# Happy Birthday, Amy !!



## marjrc (Jan 13, 2007)

I saw you were already celebrating your birthday with a glass of Shiraz, Amy. Well done!! :tea:

HAPPY BIRTHDAY !!! arty:


----------



## trueblue (Jan 22, 2008)

Have a great day! I'll be celebrating with you, just in another time zone


----------



## JASHavanese (Apr 24, 2007)

HAPPY BIRTHDAY!!! Hope it's a great one


----------



## juliav (Nov 21, 2006)

Happy birthday Amy.


----------



## Beamer (Jan 29, 2007)

Happy Birthday Amy!

Ryan


----------



## mintchip (Apr 19, 2007)

:whoo:arty:* Happy Birthday Amy!!*:whoo:arty:


----------



## Leslie (Feb 28, 2007)




----------



## Jane (Jun 2, 2007)

HAPPY BIRTHDAY, Amy! 

Hope you have an awesome day!

Do something fun!!


----------



## CacheHavs (Aug 2, 2007)

Happy Birthday Amy!!
And I feel generous enough to send you a picture of sweet Shiraz








Hope your day is a good one:tea:


----------



## HavaBaloo (Mar 24, 2009)

Happy Birthday Amy, hope you have a great day with lots of doggie licks


----------



## Posh's Mom (Dec 20, 2007)

thanks everyone, and thanks especially Heather for sending me a picture of my mew puppy...that was a pretty generous birthday gift! :wink:


----------



## Mraymo (Oct 30, 2007)

Happy belated Birthday Amy.
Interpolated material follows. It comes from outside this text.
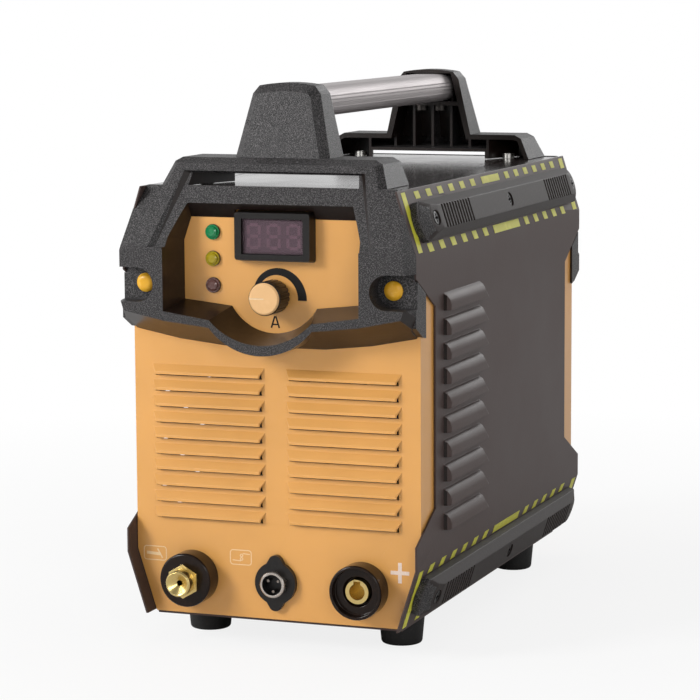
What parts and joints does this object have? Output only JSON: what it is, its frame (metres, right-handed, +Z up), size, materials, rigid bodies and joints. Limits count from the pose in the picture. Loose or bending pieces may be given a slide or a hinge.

Hope you had a wonderful day.


----------



## Sheri (Oct 11, 2008)

Happy belated birthday, Amy!


----------



## irnfit (Nov 21, 2006)

Sorry I missed this. Happy birthday! Better late than never.


----------



## LuvCicero (Mar 31, 2008)

Sorry, I'm late......but....


----------



## marb42 (Oct 19, 2008)

Hope you had a great birthday!!!!!
Ginaarty:


----------



## Sissygirl (Aug 8, 2007)




----------



## Scooter's Family (May 23, 2008)

Oops, sorry I'm late Amy! 

HAPPY BIRTHDAY!!!!


----------



## Poornima (Jun 29, 2007)

Belated Happy Birthday, Amy! Wish you a great year!


----------